For all its bluster and beauty, The Revenant has startlingly little to say. DiCaprio crawls through the mud and snow, growling and wheezing in his quest for vengeance over the course of the movie’s two and a half hour runtime, but there’s no real journey to be had here. Rather than provide true depth to the tale, Iñárritu hits viewers with a barrage of dreamlike visions that repeat again and again in an attempt to provide some sort of subtext. But does it really mean anything? A pile of skulls, a flashback to a death, and the same lines whispered on repeat over slow moving frames does not create actual meaning, but is instead an attempt to fool viewers into believing that there is.

The true problem with The Revenant is not that it is poorly made or uninteresting, but that it believes itself to be some deeply spiritual experience when it actually has fewer layers than today’s average blockbuster. But again and again, Iñárritu pushes the idea of how truly important The Revenant is upon you all the way up until the final shot, which may just be one of the most empty-headed screams of self-importance seen on film in years. From drawn-out pans through snowy mountains to spiritual soliloquys on God, this is a movie that demands to be analyzed and pondered over for years, with viewers meant to dig deep to unpack its elusive meaning.

And why is it so elusive? Because there really is no meaning here.

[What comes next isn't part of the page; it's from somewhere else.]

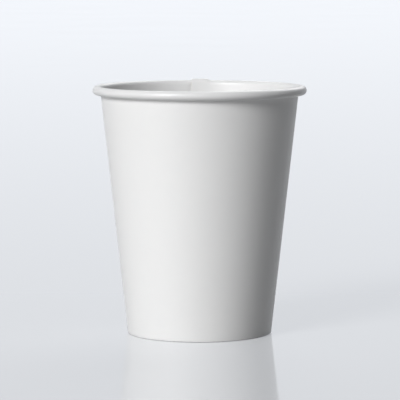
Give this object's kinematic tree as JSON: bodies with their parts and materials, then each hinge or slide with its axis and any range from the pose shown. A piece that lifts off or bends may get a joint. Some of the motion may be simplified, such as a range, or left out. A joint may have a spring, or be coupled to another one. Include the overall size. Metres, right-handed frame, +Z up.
{
  "type": "paper coffee cup",
  "caption": "Plain white single-wall paper cup for hot drinks, tapering to a hemmed base, with a rolled rim and a lapped side seam.",
  "frame": {"origin": "on the cup's axis, in the plane of the foot that it stands on", "axes": "+Z up along the cup's axis towards the rim; +Y towards the side seam; X across the seam"},
  "size_m": [0.08, 0.0804, 0.0932],
  "materials": {
    "wall_board": "satin",
    "bottom_board": "satin"
  },
  "bodies": {
    "root": {"sidewall": "wall_board", "bottom": "bottom_board"}
  },
  "joints": []
}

While The Revenant may touch upon the potential meaninglessness of life, the meaninglessness of its narrative isn’t a beautiful pairing of form and content. This is pretention at its most grandiose, which informed every choice made here, from the insistence upon using only natural light to DiCaprio vomiting up real Bison liver on screen. But does the difficulty of a film’s creation automatically give a greater importance to the film itself? Not really, especially when these were all deliberate choices made to surround The Revenant with greater meaning when the art itself has none.

This is exquisite window dressing that is as gorgeous as anything put on the big screen in years. But those big flashing signs of deluded self-importance certainly ruin the view.